Data1: | Floral diagram of Anagallis arvensis. The dot represents the main axis, green structure below is the subtending bract. Calyx (green arcs) consists of five free sepals; corolla (red arcs) consists of five fused petals. Antepetalous stamens are joined to petals by hairy filaments. Ovary is superior, placentation is free central and the ovules are atropous. |
A floral diagram is a graphic representation of the structure of a flower. It shows the number of floral organs, their arrangement and fusion. Different parts of the flower are represented by their respective symbols. Floral diagrams are useful for flower identification or can help in understanding angiosperm evolution. They were introduced in the late 19th century and are generally attributed to A. W. Eichler.
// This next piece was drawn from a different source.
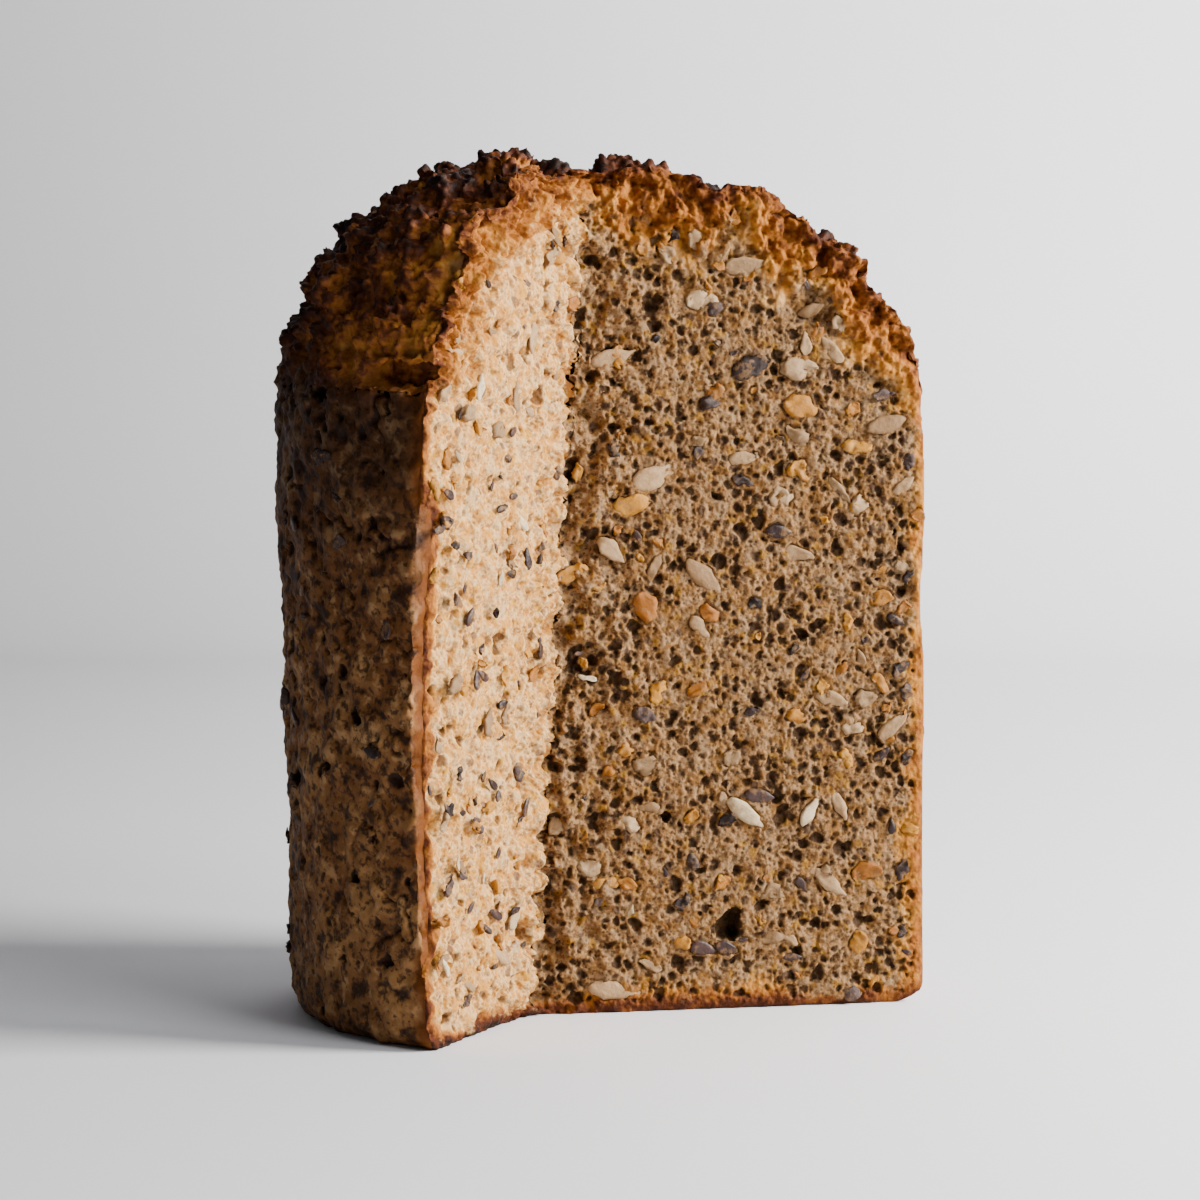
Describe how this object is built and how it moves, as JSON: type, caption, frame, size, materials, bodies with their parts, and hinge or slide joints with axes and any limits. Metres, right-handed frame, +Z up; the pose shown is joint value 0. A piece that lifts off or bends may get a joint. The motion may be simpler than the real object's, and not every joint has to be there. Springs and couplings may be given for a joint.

They are typically used with the floral formula of that flower to study its morphology.
In the 19th century, two contrasting methods of describing the flower were introduced: the textual floral formulae and pictorial floral diagrams. Floral diagrams are credited to A. W. Eichler, whose extensive work Blüthendiagramme (1875, 1878) remains a valuable source of information on floral morphology. Eichler inspired later generation of scientists, including John Henry Schaffner. Diagrams were included e.g. in Types of Floral Mechanism by Arthur Church (1908). They were used in different textbooks, e.g. Organogenesis of Flowers by Rolf Sattler (1973), Botanische Bestimmungsübungen by Stützel (2006) or Plant Systematics by Simpson (2010). Floral Diagrams (2010) by Ronse De Craene followed Eichler’s approach using the contemporary[1] APG II system.
A floral diagram is a schematic cross-section through a young flower. It may be also defined as “projection of the flower perpendicular to its axis”. It usually shows the number of floral parts,[2] their sizes, relative positions and fusion. Different organs are represented by distinguishable symbols, which may be uniform for one organ type, or may reflect concrete morphology. The diagram may also include symbols that don’t represent physical structures, but carry additional information (e.g. symmetry plane orientation).
There is no agreement on how floral diagrams should be drawn, it depends on the author whether it is just a rough representation, or whether structural details of the flower are included.
Diagrams can describe the ontogeny of flowers, or can show evolutionary relationships. They can be generalized to show the typical floral structure of a taxon. It is also possible to represent (partial) inflorescences by diagrams.
A substantial amount of information may be included in a good diagram. It can be useful for flower identification or comparison between angiosperm taxa. Paleontologists can take advantage of diagrams for reconstruction of fossil flowers. Floral diagrams are also of didactic value.
Diagrams are usually depicted with the subtending bract below and the axis above the flower itself, both in the median line. The axis corresponds to the position of the main stem relative to a lateral flower. When a terminal flower is depicted, the axis is not present and therefore cannot be shown. Bracteoles, if they are present, are usually drawn on the sides of the diagram.
Not only the information contained within diagrams, but also their appearance commonly varies between authors. Some publications include an overview of symbols used.
Bracts and bracteoles are commonly shown as arcs. In Floral Diagrams by Ronse De Craene they consistently have a black fill and a little triangle on the outer side to distinguish them from the perianth. In Eichler’s Blüthendiagramme their representation alters between diagrams.
The axis relative to the flower is shown as black circle in Floral Diagrams. When inflorescence is depicted, the position of its main stem is illustrated by a crossed circle. Eichler’s depiction of axes alternates between diagrams.
Perianth parts are also shown as arcs. They may be colored according to their type. In Blüthendiagramme the tepals are usually white with black stroke, sepals are hatched and petals are black. Ronse De Craene implies that it may be sometimes impossible to classify the organs, he shows green perianth parts as black and pigmented as white. Estivation can be accurately shown in the diagram.
Stamens are represented by a cross-section through anthers. In case there are many stamens in the flower, they can be simplified and drawn as circles. Staminodes have a small black circle inside or are painted black in Floral Diagrams, Eichler also fills them black.
The pistil is shown as a sectional view of the ovary. Ovary position is highlighted by small triangles in Floral Diagrams. Ronse De Craene also incorporates ovule morphology or shows the position of stigmatic lobes by white shapes.
In Floral Diagrams, nectaries are filled by grey color, Eichler fills them by hatching.
Fusion can be shown in diagrams by full connecting lines between organs. Lost organs can be represented by a star (✶), lost perianth parts or bracts/bracteoles can be shown with dashed stroke. It is possible to show the direction of monosymmetry by a large arrow. Resupination may be illustrated by a curved arrow. Floral parts can be accompanied by numbers to show their sequence of initialization.
Each of these two concepts is better in expressing some information. Floral diagrams can show the size and relative position of the organs. On the other hand, floral formulae are capable of broader generalization. Prenner et al. view them as complementary methods and state they make an “identikit” flower when utilized together. Ronse De Craene also approves of their combined use.